Monday was mostly classroom and planning. Then we went over our capabilities and were assigned to teams, got a review of ICS forms and WebEOC. The cellular providers gave a talk on the capabilities they were bringing. After lunch, we were briefed on the scenario, which was providing communications for a drone exposition at the nearby county fairgrounds. Just when we were just about done planning for that, we got our first event- there was a major storm in the fictitious town of “Johnsonville”, in the other direction, which was now severely flooded, knocking out all communications. Team 1 was assigned to Johnsonville, my team (2) was reassigned to cover the EOC, and team 3 was assigned to cover the drone event, which would continue without interruption. After a quick debriefing (known as a “hotwash”), that was it for the day.

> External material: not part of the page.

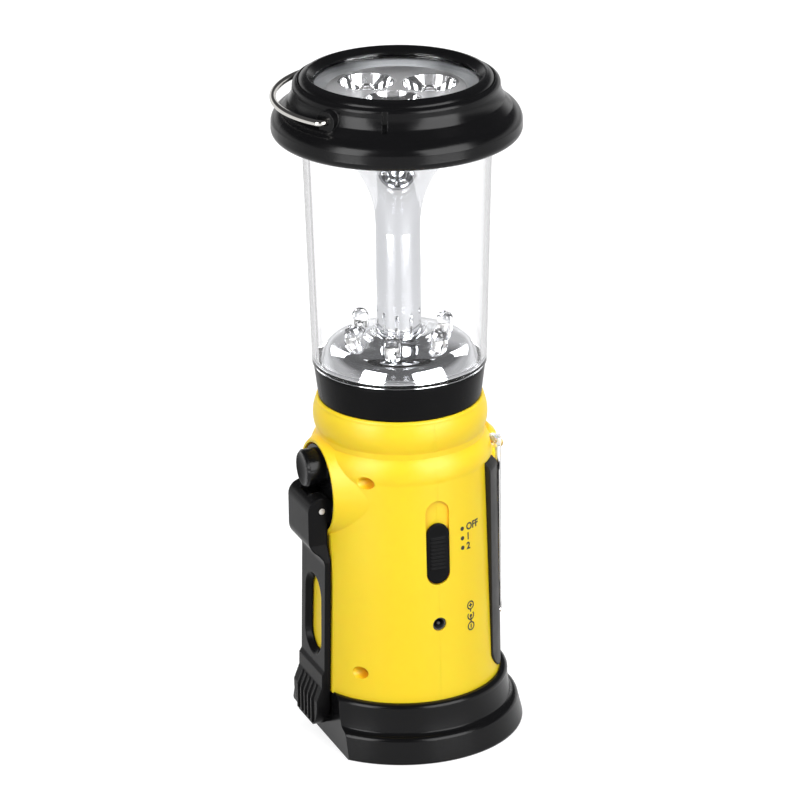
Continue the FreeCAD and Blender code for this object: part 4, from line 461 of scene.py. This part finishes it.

We got a new situation briefing on Tuesday morning. The weather forecast was for hot and humid in the afternoon, with a heat index over 105. Marlyn Halverson, the Incident Commander, set a threshold of 100 degrees to call of the exercise for the day. There was a new event- an F-16 had shot down a UFO, and team 4, the national guard team, was sent to take care of that. The AUXC were assigned to Team 1 and Team 2. The AUXC on Team 1 were Gordy Hanson, N0ZRD, John Dalin, KA0MYG, and Alex Peterson, K0APR. The COML (communications leader) for Team 1 was Mike Wisniewski, KC0TAF, also an AUXC. Gordy left me with his portable UHF repeater, and then Team 1 left for “Johnsonville”. Team 2 consisted of myself, Bret Erickson, K0BOC, and Chris Schultz, KC0YFX. Chris was also a COMT (communications technician), and he was assigned to that role, tasked with setting up an ARMER (MN public safety radio) console for the Incident Management Team. Brett was assigned to the ARMER radio for the EOC team. I didn’t really have anything to do and was feeling at a loss, when our team COML, Eli Charif, told me to start setting up ham radio gear “just in case” we were needed.
OK- now I know what to do- play radio! I set up a VHF/UHF antenna on a 10 foot pole and my mobile radio from home to access the local VHF repeater and Packet WinLink. There were no VHF WinLink gateways in range, but Johnsonville was in simplex range, so we were able to exchange WinLink test messages. I also used my DMR handheld to contact Dave Ventura, KE0NA, at the EOC at Hennepin County Emergency Management (HCEM). I moved my car close to the back door of the building, where I was setting up my station, to use the mobile antenna on my car with my handheld, so I didn’t have to go outside in the heat. The cement block building with metal roof was almost a faraday cage, nearly impervious to radio. I also set up N0ZRD’s portable repeater, using a drive-over base, 20 feet of mast, and a high gain vertical. I was about to start setting up my HF gear, when I was informed that the heat index was now 100 degrees, and the exercise was suspended. I pulled all the antennas into the garage for the night, and we had a quick hotwash. We were reminded in the hotwash that we were not using the phrase “this is an exercise” nearly often enough in our radio communications.
Wednesday morning, Team 2 was setting up a 50-foot tower trailer with a repeater on an 800 MHz national interoperability frequency, since the national guard team was having trouble contacting the EOC. I asked if I could set up my HF long-wire antenna on it, and they said yes. I now had my 80m-6m off-center-fed dipole 40 feet up, and it tested out great. I set up my HF rig, and had a quick voice contact with Dan Anderson, KD0ASX, at HCEM on 40m (7.218MHz I believe). We then made a Peer-to-Peer WinLink contact on HF, which was a stretch goal for the exercise. Our next events were simple ones designed to test our capabilities of sending WinLink messages, sending ICS forms through an HF gateway, and relaying WinLink messages from Johnsonville. At about 14:00, the incident commander, Marlyn Halverson, told me to send a message to all teams via ARMER that the exercise was ending. Just when we got everything working right! Although I realized I had forgotten to turn my DMR radio on, Team 2 was able to contact me via the portable UHF repeater, so it was all good.
Thursday Morning was an after-action report meeting, where everybody got to have a say. I think the event was very successful. I learned a lot that I can use in the ARES section and our AERO training. I also felt we demonstrated all the capabilities I planned to use. The last person to speak at the after-action meeting was Dana Wahlberg, the director of MN-ECN. She expressed great appreciation for all that AuxComm volunteers bring to emergency management.